Par contre, la palme de l’intensité revient sans conteste aux punks hardcore de Truck Violence. Leur performance, sauvage et imprévisible, était comme une grenade dégoupillée sur scène. Et juste au moment où l’on pensait comprendre leur brutalité sonore, ils ont tout arrêté pour offrir un moment tendre et inattendu : une chanson dépouillée, banjo et voix seulement, qui a suspendu l’énergie furieuse en une pause étrange et vulnérable. Mais ne vous y trompez pas : cette douceur n’a servi qu’à attiser la bête. Aussitôt le dernier accord du banjo joué, ils ont relancé leur set avec une violence décuplée, comme si ce moment de calme les avait rechargés à bloc.leur show mélangeait une attitude brutale presque menaçante à une présence scénique captivante. C’était sauvage, imprévisible, et surtout terriblement efficace pour hypnotiser la foule.

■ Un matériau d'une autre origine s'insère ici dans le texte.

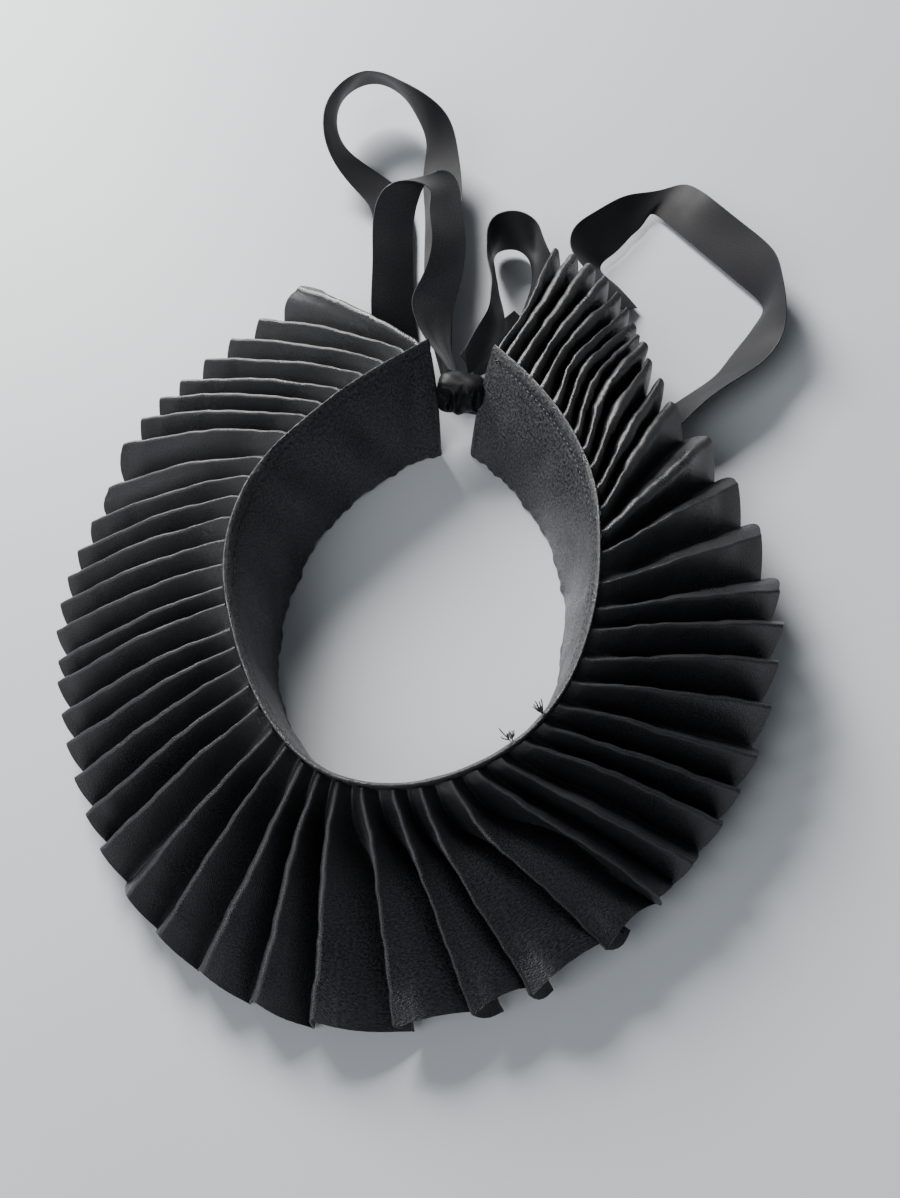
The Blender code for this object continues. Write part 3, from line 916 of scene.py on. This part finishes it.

J’ai malheureusement manqué la performance du duo techno-théâtral Slash Need – une petite pause pour me préparer à un autre (!) after-party était inévitable. M pour Montréal? Fun, vous dites? Absolument!
Le 23 novembre, Allô Fantôme débarquait au Café Cléopâtre avec son premier long jeu, Chut! et honnêtement, après les marathons consécutifs qu'a offert M pour Montréal, c’était exactement ce qu’il me fallait pour clore cette folle fin de semaine en beauté. Comment je me suis retrouvée là? Mystère. Peut-être un sort jeté par un fantôme.
Produit par Alexandre Martel, l’album, sorti le 25 octobre sous l’étiquette Bonbonbon, ne s’est pas matérialisé sur scène comme une simple photocopie sonore. Oh non! Les mélodies tranquilles et mélancoliques qu’on savoure dans son salon ont pris un virage hyper dynamique sur scène, probablement grâce au très big band (10 en tout!) qui l’accompagnait. On parle ici de vibes revisitées à coups de tambours battants, de flûte traversière, de quatuor à cordes et de guitares bien senties – une petite bombe d’énergie déguisée en ballade pop-rock à saveur 70s. Pour les non-initiés, Allô Fantôme, c’est le projet de l’auteur-compositeur-interprète Samuel Gendron. Et si vous ne le saviez pas encore, considérez ceci comme votre appel à le découvrir. Ou, devrais-je dire, votre allo!
On se revoit en novembre 2025, mon cher M!